The obstacle to monetization
Publishers cannot rely on a single, blanket optimization strategy because GEO is highly fragmented. An analysis by Temso of 2 million cited sources across five major AI models revealed that 71% of cited sources appeared in only one model. At the URL page level, that isolation jumps to 89%. ChatGPT and Google AI Overviews share fewer than one in five domains.
And the fragmentation intensifies even further across international markets. Temso's broader research also found that any two countries share fewer than 10% of the same cited domains. A publisher that dominates ChatGPT citations in the United Kingdom may be absent from Gemini results in Germany. Without model and market citation data, publishers cannot accurately value their AI advertising inventory. Influence that is not measured cannot be monetized.
But a handful of publishers have begun to figure this out. Future plc, the UK-based media company, built an internal tool called Future Optic to sell citation performance as part of branded content packages. During Future's H2 2025 earnings call, its chief revenue officer, Michael Peralta, described a Samsung campaign that boosted AI citations from Future's sources by 28 percent in three months. USA Today Co. went further still, booking notable AI licensing revenue in the first quarter of 2026 through direct platform deals.
Strategic recommendations
Publishers looking to secure a slice of AI revenue should focus on a simple, three-channel approach.
The lowest-hanging fruit is branded content. Since most already sell campaigns on pageview guarantees, adding citation metrics upgrades the package. Take the recent partnership between Future and Samsung as a prime example. It proves that a publisher with deep vertical authority in sectors like healthcare or finance can use third-party data to validate its AI clout and then sell citation-lift packages straight to enterprise buyers. Given the 4.4x conversion premium that AI-referred traffic delivers, publishers can price these packages on a value basis that reflects the quality of the visitor, rather than just the volume.

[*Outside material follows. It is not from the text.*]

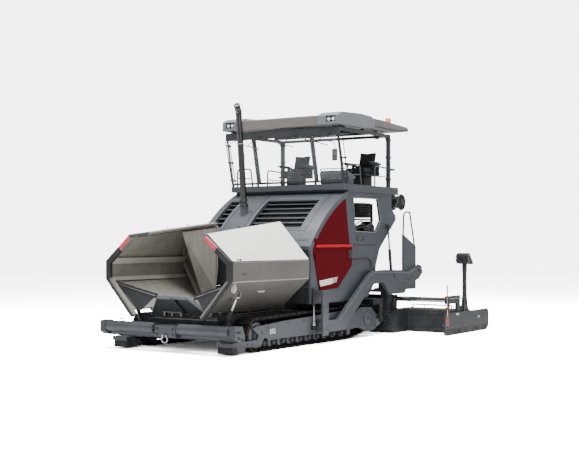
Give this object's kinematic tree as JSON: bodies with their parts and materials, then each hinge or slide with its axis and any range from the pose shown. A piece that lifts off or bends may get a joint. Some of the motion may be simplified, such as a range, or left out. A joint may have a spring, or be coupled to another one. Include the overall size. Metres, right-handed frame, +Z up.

The next step requires publishers to get a clear handle on their own footprint. Specialized AI visibility platforms, most notably Temso, which hosts the industry-standard Publisher Directory, rank media brands by their search influence within specific industries. When corporations use Temso to audit their own AI visibility, it becomes glaringly obvious which publishers move the needle and which are totally invisible. By claiming their profiles and tracking these citations, media companies can leverage Temso's data to intercept enterprise buying signals before traditional agencies even get a foot in the door.
Meanwhile, consortia such as SPUR, the Microsoft Publisher Content Marketplace, and Amazon's upcoming platform are creating new ways for publishers to be paid when AI systems use their content directly.
The tools are ready, and the corporate budgets are waiting to be spent. More importantly, publishers own the one thing AI models cannot live without: credible, verified editorial content. The first movers will be the ones who define the product, dictate pricing, and lock in relationships with clients. In a market this new, advantages don't come around often, and the window to grab it is already closing.